29.6.08

À mon chevet: Opera and the Morbidity of Music

Joseph Kerman, Opera and the Morbidity of Music

Beethoven, Piano Concertos, Levin/Gardiner
À mon chevet is a series of posts featuring a quote from whatever book is on my nightstand at the moment.
One [performer] who does not play [Beethoven's] own cadenzas is Robert Levin, the fortepianist and musicologist who has developed an impressive gift for improvisation in the styles of Mozart and Beethoven. His recent series of Beethoven concerto recordings with John Eliot Gardiner gives us a sense -- sometimes a vivid sense -- of what the concerto was like in its pretextual stage when it was dependent on personal performance. Flamboyant, powerful, and -- the first time you hear them at least -- admirably unpredictable, Levin's cadenzas make these recordings distinctive, indeed unique.

Of course, all improvisation is part prestidigitation. The musician has his formulas, as the conjuror has his tricks; if a virtuoso is like an athlete in some ways, he is like an illusionist in other ways. Levin creates the magical illusion of a pocket of music history innocent of and prior to scores -- though not of course innocent of cues and aides-mémoires.
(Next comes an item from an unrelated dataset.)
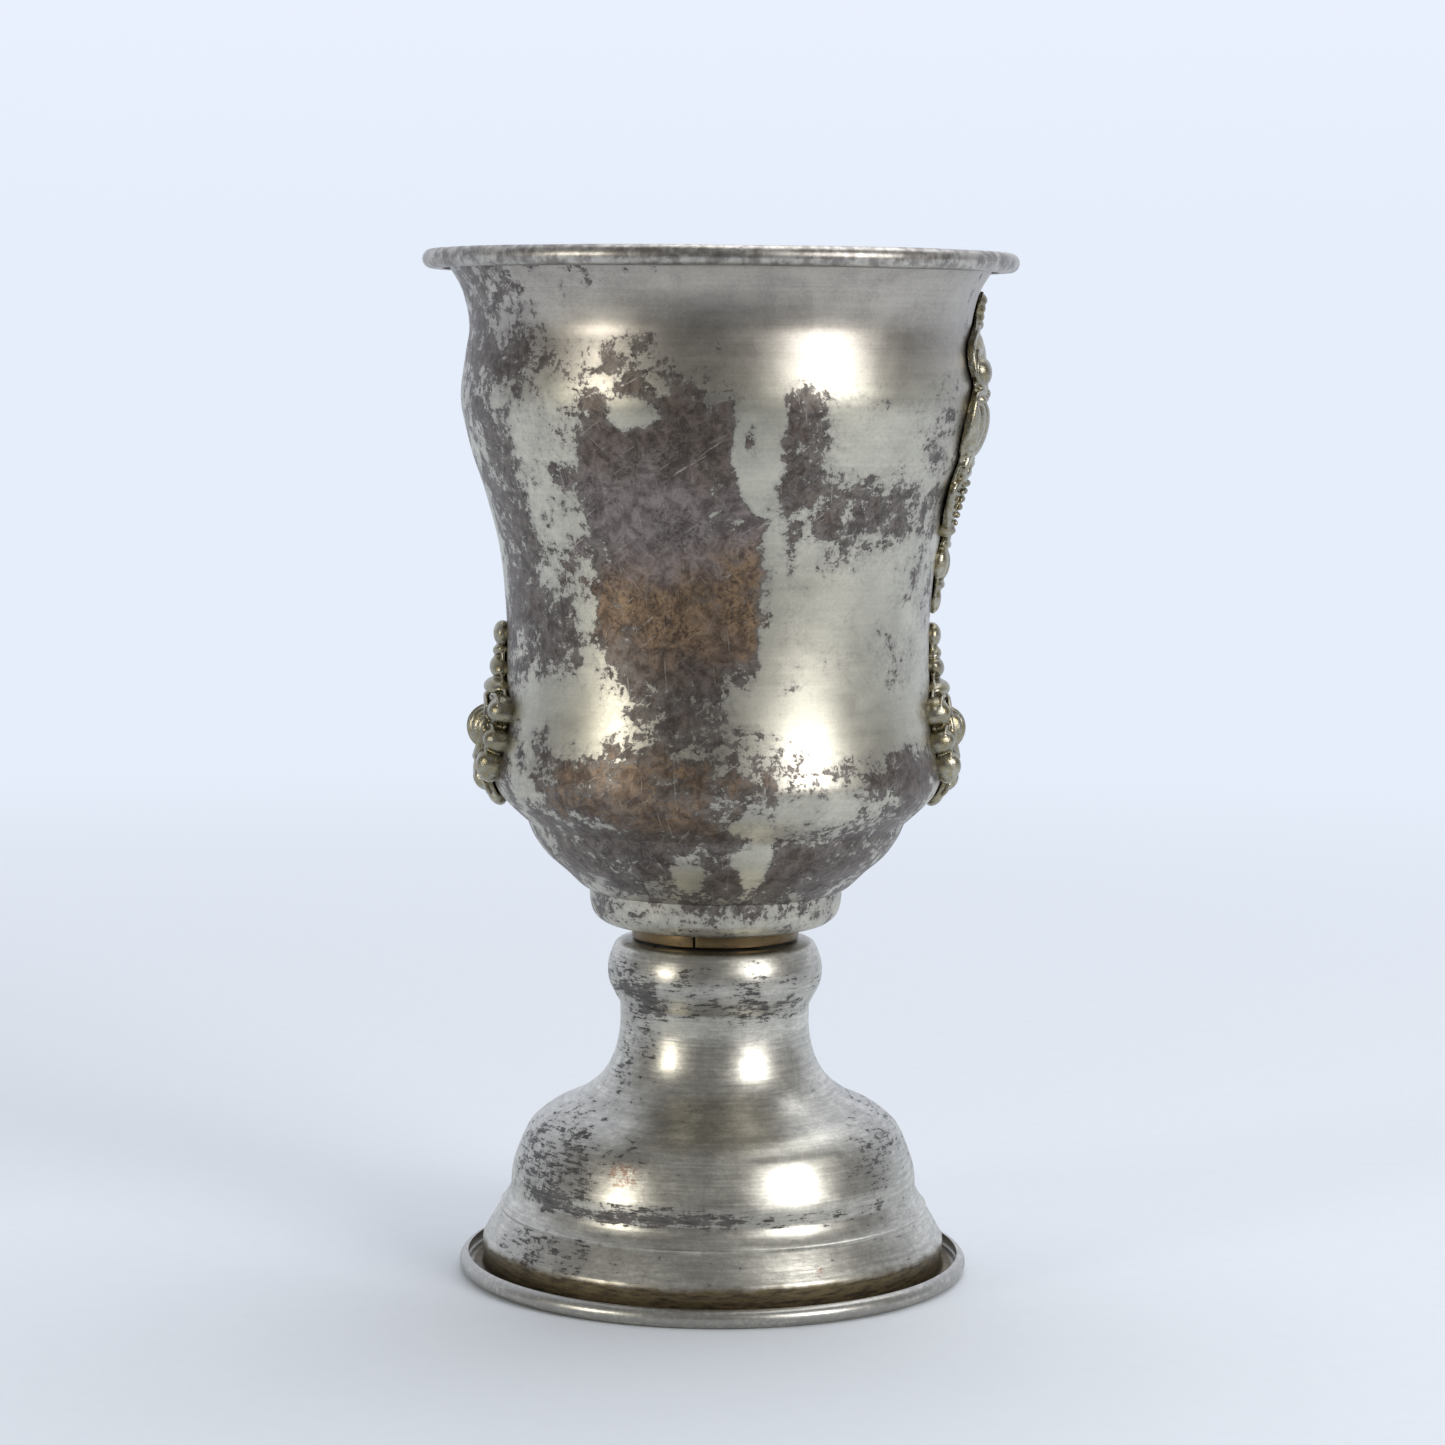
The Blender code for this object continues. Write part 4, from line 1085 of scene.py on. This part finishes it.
class CHALICE_OT_studio(bpy.types.Operator):
    """Lays the paper floor and sets the lights and the camera"""
    bl_idname = "chalice.studio"
    bl_label = "Studio"

    def execute(self, context):
        studio = context.scene.chalice_studio
        deselect()
        bpy.ops.mesh.primitive_circle_add(vertices=96, radius=2.6, fill_type="NGON")
        floor = context.object
        floor.name = "paper_floor"
        floor.data.materials.append(backdrop_paper())
        studio_world()
        softbox("key_softbox", 45, 19, 0.95, 0.42, 0.46, studio.key_power, (1.0, 1.0, 1.0))
        softbox("left_strip", -57, 9, 0.95, 0.18, 0.30, 0.46 * studio.key_power, (1.0, 0.97, 0.88))
        softbox("top_fill", 150, 70, 1.1, 0.9, 0.9, 1.32 * studio.key_power, (0.96, 0.98, 1.0))
        self.add_camera(context, studio)
        context.scene.view_settings.view_transform = "Standard"
        return {"FINISHED"}

    def add_camera(self, context, studio):
        turn, tilt, lean = studio.turn, math.radians(5.8), math.radians(0.5)
        side = Vector((math.cos(turn), math.sin(turn), 0.0))
        place = Vector((math.sin(turn), -math.cos(turn), 0.0)) * studio.distance
        bpy.ops.object.camera_add(location=place + side * 0.8 * MM + Vector((0.0, 0.0, studio.eye_height)))
        camera = context.object
        aim = Matrix.Rotation(turn, 4, "Z") @ Matrix.Rotation(math.radians(90) - tilt, 4, "X")
        camera.rotation_euler = (aim @ Matrix.Rotation(lean, 4, "Z")).to_euler()
        camera.data.lens = 93.9
        camera.data.sensor_width = 36.0
        camera.data.clip_start = 0.01
        context.scene.camera = camera


class CHALICE_PT_panel(bpy.types.Panel):
    """Lists the steps that build the chalice."""
    bl_idname = "CHALICE_PT_panel"
    bl_label = "Chalice"
    bl_space_type = "VIEW_3D"
    bl_region_type = "UI"
    bl_category = "Chalice"

    def draw(self, context):
        for name in ("chalice_sheet", "chalice_ornament", "chalice_stud", "chalice_studio"):
            settings = getattr(context.scene, name)
            column = self.layout.column()
            for key in settings.__annotations__:
                column.prop(settings, key)
        for step in STEPS:
            self.layout.operator(step.bl_idname)


STEPS = (
    CHALICE_OT_bowl, CHALICE_OT_foot, CHALICE_OT_collar, CHALICE_OT_stud, CHALICE_OT_emblem,
    CHALICE_OT_rosettes, CHALICE_OT_fastenings, CHALICE_OT_studio,
)
SETTINGS = {
    "chalice_sheet": SheetSettings, "chalice_ornament": OrnamentSettings,
    "chalice_stud": StudSettings, "chalice_studio": StudioSettings,
}


def register():
    for name, settings in SETTINGS.items():
        bpy.utils.register_class(settings)
        setattr(bpy.types.Scene, name, bpy.props.PointerProperty(type=settings))
    for step in STEPS + (CHALICE_PT_panel,):
        bpy.utils.register_class(step)


def unregister():
    for step in (CHALICE_PT_panel,) + STEPS[::-1]:
        bpy.utils.unregister_class(step)
    for name, settings in SETTINGS.items():
        delattr(bpy.types.Scene, name)
        bpy.utils.unregister_class(settings)


def main():
    register()
    make_place_group()
    make_patch_group()
    make_metal_wear_group()
    for step in STEPS:
        operator_name = step.bl_idname.split(".")[1]
        getattr(bpy.ops.chalice, operator_name)()


if __name__ == "__main__":
    main()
His art is built on internalizing historical documents like the opus 77 and opus 80 fantasies, which capture spontaneity and preserve it like a pinned butterfly. In his case preservation is accomplished through recording, and his recorded cadenzas and ornaments bring us closer to the actual experience of improvisation than any scores can.
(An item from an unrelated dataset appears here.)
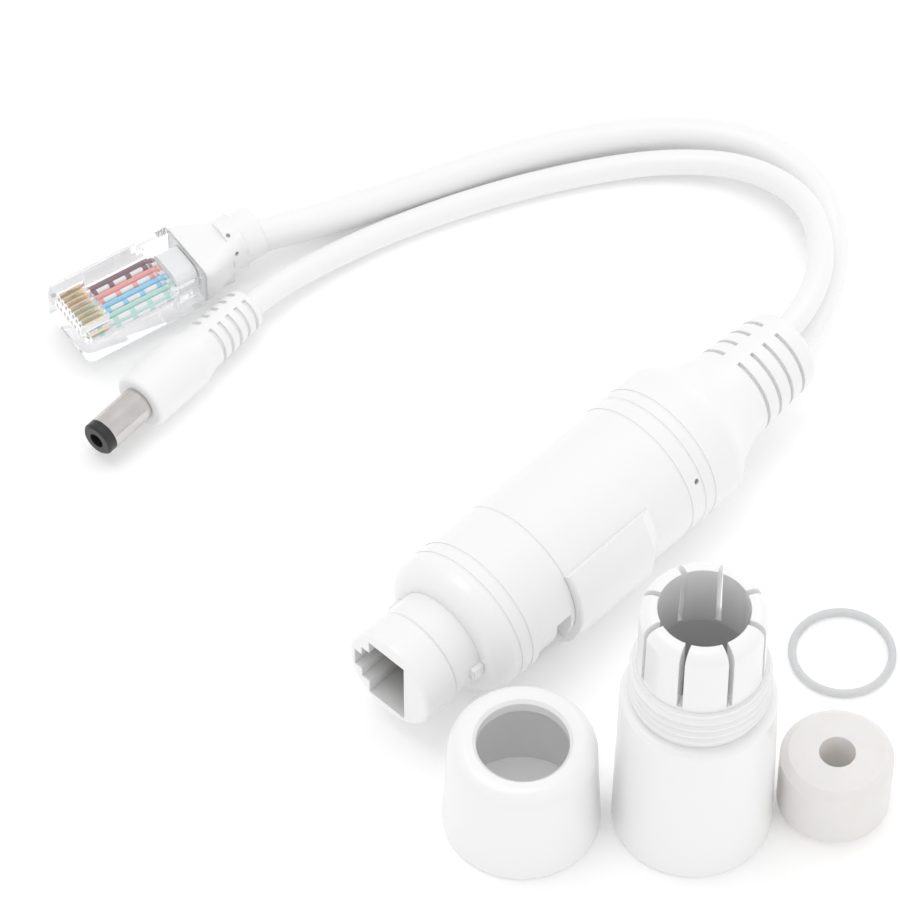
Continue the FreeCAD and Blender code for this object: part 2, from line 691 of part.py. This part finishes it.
def dc_overmould():
    taper_end = DC_PLUG_LONG - 0.9
    shape = lathe([(DC_BARREL_END, 0), (DC_BARREL_END, DC_MOULD_R - 0.7),
                   corner(DC_BARREL_END + 0.7, DC_MOULD_R - 0.7, 0.7, 180, 90), (DC_SHOULDER_X, DC_MOULD_R),
                   [(DC_SHOULDER_X + 2.2, DC_MOULD_R - 0.45), (DC_NECK_X + 1, DC_NECK_R)],
                   (taper_end, DC_TAIL_R), corner(taper_end, DC_TAIL_R - 0.9, 0.9, 90, 0),
                   (DC_PLUG_LONG, 0)])
    for index in range(DC_SLOTS):
        x = DC_SLOT_X + index * DC_SLOT_PITCH
        radius = DC_NECK_R + (DC_TAIL_R - DC_NECK_R) * (x - DC_NECK_X) / (taper_end - DC_NECK_X)
        shape = shape.cut(slot_ring(x, radius, DC_SLOT_DEPTH, WEB_MID, 15.0, DC_SLOT_W))
    shape = placed(shape, DC_TIP, DC_TURN)
    return shape.cut(DC_LEAD)


# ---- sealing kit ----
def standing(shape, at):
    shape.translate(FreeCAD.Vector(at[0], at[1], FLOOR_Z))
    return shape


def sealing_sleeve():
    thread_base = SLEEVE_BARREL
    finger_base = SLEEVE_BARREL + SLEEVE_THREAD
    top = finger_base + SLEEVE_FINGERS
    outline = [(0, SLEEVE_BORE_R + 0.1), (0, SLEEVE_R - 0.9), corner(0.9, SLEEVE_R - 0.9, 0.9, 180, 90),
               (thread_base - 0.9, SLEEVE_R - 0.5), corner(thread_base - 0.9, SLEEVE_R - 1.4, 0.9, 90, 0),
               (thread_base, THREAD_R - 0.5)]
    ridge = thread_base + 1.0
    while ridge + 1.2 < finger_base:
        outline += [(ridge, THREAD_R - 0.5), (ridge + 0.4, THREAD_R), (ridge + 0.7, THREAD_R),
                    (ridge + 1.1, THREAD_R - 0.5)]
        ridge += THREAD_PITCH
    outline += [(finger_base, THREAD_R - 0.5), (finger_base, FINGER_R), (top - 2.0, FINGER_R - 0.1),
                corner(top - 2.0, FINGER_R - 2.1, 2.0, 90, 10), (top, 6.4), (finger_base, 6.9),
                (finger_base - 1, SLEEVE_BORE_R + 0.1)]
    shape = lathe(outline, Z_AXIS)
    for index in range(FINGER_COUNT // 2):
        gap = block((-12, 12), (-FINGER_GAP / 2, FINGER_GAP / 2), (finger_base + 0.6, top + 1))
        gap.rotate(ORIGIN, Z_AXIS, (index + 0.5) * 360 / FINGER_COUNT)
        shape = shape.cut(gap)
    groove_box = block((-9.1, 9.1), (-1.35, 1.35), (-1, 12)).common(post(9.1, -1, 12))
    return standing(shape.cut(groove_box), SLEEVE_AT)


def compression_cap():
    shape = lathe([(0, CAP_BORE_R), (0, CAP_R - 0.8), corner(0.8, CAP_R - 0.8, 0.8, 180, 90),
                   (CAP_HIGH - 2.6, CAP_R - 0.7), corner(CAP_HIGH - 2.6, CAP_R - 3.3, 2.6, 90, 0),
                   (CAP_HIGH, CAP_HOLE_R + 0.5), (CAP_HIGH - 0.5, CAP_HOLE_R), (CAP_HIGH - 2.2, CAP_HOLE_R),
                   (CAP_HIGH - 7.0, CAP_BORE_R)], Z_AXIS)
    return standing(shape, CAP_AT)


def sealing_grommet():
    shape = lathe([(0, SEAL_BORE_R), (0, SEAL_R - 1.2), (1.2, SEAL_R), (SEAL_HIGH - 1.2, SEAL_R),
                   (SEAL_HIGH, SEAL_R - 1.2), (SEAL_HIGH, SEAL_BORE_R)], Z_AXIS)
    return standing(shape, SEAL_AT)


def o_ring():
    ring = Part.makeTorus(ORING_R, ORING_SECTION, FreeCAD.Vector(0, 0, ORING_SECTION), Z_AXIS)
    return standing(ring, ORING_AT)


# ---- build and write ----
ETH_LEAD = ethernet_lead()
DC_LEAD = dc_lead()

NODES = {
    "port_bezel": port_bezel(),
    "bayonet_collar": bayonet_collar(),
    "jack_core": jack_core(),
    "contact_carrier": contact_carrier(),
    "jack_contacts": jack_contacts(),
    "front_shell": front_shell(),
    "rear_shell": rear_shell(),
    "light_pipe": light_pipe(),
    "status_led": status_led(),
    "tail_boot": tail_boot(),
    "lead_clamp": lead_clamp(),
    "main_board": main_board(),
    "transformer_core": transformer_core(),
    "transformer_winding": transformer_winding(),
    "controller_chip": controller_chip(),
    "bridge_rectifiers": bridge_rectifiers(),
    "input_capacitor": lying_can(CAN_Y[0]),
    "output_capacitor": lying_can(CAN_Y[1]),
    "power_inductor": power_inductor(),
    "socket_pins": socket_pins(),
    "inner_ethernet_wires": inner_wires(4, INNER_ETH_WIRE_R, 1.2, ETH_EXIT_Z),
    "inner_dc_wires": inner_wires(2, INNER_DC_WIRE_R, 1.6, DC_EXIT_Z),
    "ethernet_lead": ETH_LEAD,
    "dc_lead": DC_LEAD,
    "rj45_body": rj45_body(),
    "rj45_contacts": rj45_contacts(),
    "wires_brown": wire_pair(0),
    "wires_orange": wire_pair(2),
    "wires_blue": wire_pair(4),
    "wires_green": wire_pair(6),
    "rj45_jacket_end": rj45_jacket_end(),
    "rj45_wedge": rj45_wedge(),
    "rj45_boot": rj45_boot(),
    "rj45_latch": rj45_latch(),
    "dc_barrel": dc_barrel(),
    "dc_tip_insulator": dc_tip_insulator(),
    "dc_centre_contact": dc_centre_contact(),
    "dc_overmould": dc_overmould(),
    "sealing_sleeve": sealing_sleeve(),
    "compression_cap": compression_cap(),
    "sealing_grommet": sealing_grommet(),
    "o_ring": o_ring(),
}

os.makedirs("parts", exist_ok=True)
for name, shape in NODES.items():
    if not shape.isValid():
        print("not valid:", name)
    if len(shape.Solids) != 1:
        print(name, "holds", len(shape.Solids), "solids")
    shape.exportStep(os.path.join("parts", name + ".step"))
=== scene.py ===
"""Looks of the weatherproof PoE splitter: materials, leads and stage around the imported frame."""
import math

import bpy
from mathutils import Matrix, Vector


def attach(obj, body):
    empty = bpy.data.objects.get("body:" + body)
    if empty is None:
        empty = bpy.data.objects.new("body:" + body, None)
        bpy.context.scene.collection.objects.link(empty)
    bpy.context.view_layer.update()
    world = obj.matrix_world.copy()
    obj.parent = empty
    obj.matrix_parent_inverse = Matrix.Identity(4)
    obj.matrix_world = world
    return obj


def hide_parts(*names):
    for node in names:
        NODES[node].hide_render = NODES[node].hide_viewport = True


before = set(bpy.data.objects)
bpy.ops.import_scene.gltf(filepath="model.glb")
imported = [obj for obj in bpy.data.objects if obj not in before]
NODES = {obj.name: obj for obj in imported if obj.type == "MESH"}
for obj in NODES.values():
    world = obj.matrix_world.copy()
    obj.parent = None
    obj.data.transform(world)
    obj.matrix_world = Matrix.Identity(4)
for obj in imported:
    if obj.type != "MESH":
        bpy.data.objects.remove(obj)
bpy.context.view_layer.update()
MM = 0.001
FLOOR_Z = -11.5 * MM

# ---- camera ----
VIEW_AZIMUTH = -46.1
VIEW_ELEVATION = 52.0
VIEW_DISTANCE = 0.8
VIEW_TARGET = Vector((0.0428, 0.0288, FLOOR_Z))
LENS_MM = 213.3

# ---- looks ----
# Painted shade inside the socket opening: its start and end depth and its radius.
PORT_SHADE_START = 0.3
PORT_SHADE_END = 11.0
PORT_SHADE_R = 7.3
CLEAR_IOR = 1.2
# Strength of the painted glow on the clear plastic.
CLEAR_PAINTED_GLOW = 0.06
CONTACT_PITCH = 1.02
STRIPE_LONG = 3.0
STRIPE_SHARE = 0.3
# Colour of the painted shade inside the socket opening.
PORT_PAINTED_SHADE = (0.24, 0.24, 0.242, 1)
STRIPE_WHITE = (0.84, 0.84, 0.845, 1)

# ---- stage ----
FLOOR_HALF = 3.0
FLOOR_DROP = 0.00002
FLOOR_GLOW = 0.12
WORLD_STRENGTH = 0.87
LIGHT_TARGET = (0.05, 0.03, 0)
LIGHTS = (("key", (0.0, 0.25, 1.1), (0.7, 0.7), 2.4),
          ("fill", (0.9, 0.1, 0.7), (0.6, 0.6), 0.9),
          ("front", (0.1, -0.9, 0.6), (0.8, 0.5), 0.5))

# ---- leads, the same routes as the CAD tubes ----
ETH_RADIUS = 2.7
DC_RADIUS = 2.0
ETH_FLOOR = -11.5 + ETH_RADIUS + 0.05
DC_FLOOR = -11.5 + DC_RADIUS + 0.05
RJ_FRONT = Vector((16.3, 83.7, -5.3))
RJ_TURN = math.radians(-11.9)
RJ_LONG = 21.5
DC_TIP = Vector((4.9, 65.5, -6.88))
DC_TURN = math.radians(3.6)
DC_LEAD_END = 26.0
CLAMP_END = 72.2
ETH_EXIT_Z = -2.1
DC_EXIT_Z = 2.75
LEAD_STEPS = 16
LEAD_ROUNDNESS = 10


def plug_point(front, turn, back):
    """The point on a plug's axis at a distance behind its front."""
    return front.x + back * math.cos(turn), front.y + back * math.sin(turn), front.z


ETH_ROUTE = [(CLAMP_END, 0, ETH_EXIT_Z), (85.0, 0.1, ETH_EXIT_Z - 0.1), (97.6, 4.3, -4.8),
             (109.6, 11.2, -8.0), (118.2, 21.5, ETH_FLOOR), (119.2, 33.4, ETH_FLOOR),
             (113.3, 43.9, ETH_FLOOR), (103.3, 52.7, ETH_FLOOR), (89.8, 60.5, ETH_FLOOR),
             (73.1, 67.3, ETH_FLOOR), (58.6, 73.0, ETH_FLOOR + 0.6), (47.6, 76.9, RJ_FRONT.z - 0.5),
             plug_point(RJ_FRONT, RJ_TURN, RJ_LONG)]
DC_ROUTE = [(CLAMP_END, 0, DC_EXIT_Z), (84.8, 0.1, DC_EXIT_Z), (96.5, 3.7, 1.0),
            (106.4, 11.0, -2.4), (113.0, 20.8, -5.1), (112.9, 32.4, -7.4),
            (106.5, 42.2, -8.8), (96.6, 50.2, DC_FLOOR), (82.3, 58.0, DC_FLOOR),
            (66.4, 64.3, DC_FLOOR), (52.6, 67.3, DC_FLOOR + 0.8), (41.9, 67.9, DC_TIP.z - 0.3),
            plug_point(DC_TIP, DC_TURN, DC_LEAD_END)]


# ---- material helpers ----
def new_material(name):
    material = bpy.data.materials.new(name)
    material.use_nodes = True
    shader = material.node_tree.nodes["Principled BSDF"]
    return material, material.node_tree, shader


def add(tree, kind, **inputs):
    node = tree.nodes.new(kind)
    for key, value in inputs.items():
        node.inputs[key].default_value = value
    return node


def object_coordinates(tree):
    return tree.nodes.new("ShaderNodeTexCoord").outputs["Object"]


def mottled(tree, shader, low, high, scale, detail=1.0):
    """Base colour that drifts between two close colours."""
    noise = add(tree, "ShaderNodeTexNoise", Scale=scale, Detail=detail)
    tree.links.new(object_coordinates(tree), noise.inputs["Vector"])
    ramp = tree.nodes.new("ShaderNodeValToRGB")
    ramp.color_ramp.interpolation = "LINEAR"
    ramp.color_ramp.elements[0].color = (*low, 1)
    ramp.color_ramp.elements[1].color = (*high, 1)
    tree.links.new(noise.outputs["Fac"], ramp.inputs["Fac"])
    tree.links.new(ramp.outputs["Color"], shader.inputs["Base Color"])
    return ramp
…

-- Joseph Kerman, Opera and the Morbidity of Music (2008), "Text and Act: Beethoven's Concertos," pp. 190-91
Kerman published this essay in the New York Review of Books in 1999. In it he reviewed the Robert Levin recording he is discussing in this passage, as well as Carl Dahlhaus's book on Beethoven's concertos, released in the same year. The recording, to my dismay, has been discontinued, although you can still buy one of the volumes, with the Emperor Concerto and the Choral Fantasy.

1 comment:

  1. I didn't know those Levin/Gardiner Beethoven recordings had been discontinued. I bought them when they came out (I used to be, like, a Robert Levin superfan). It's too bad they preserved the Emperor/Choral Fantasy one only, as the volume with 3 and 4 is probably my favorite of the series.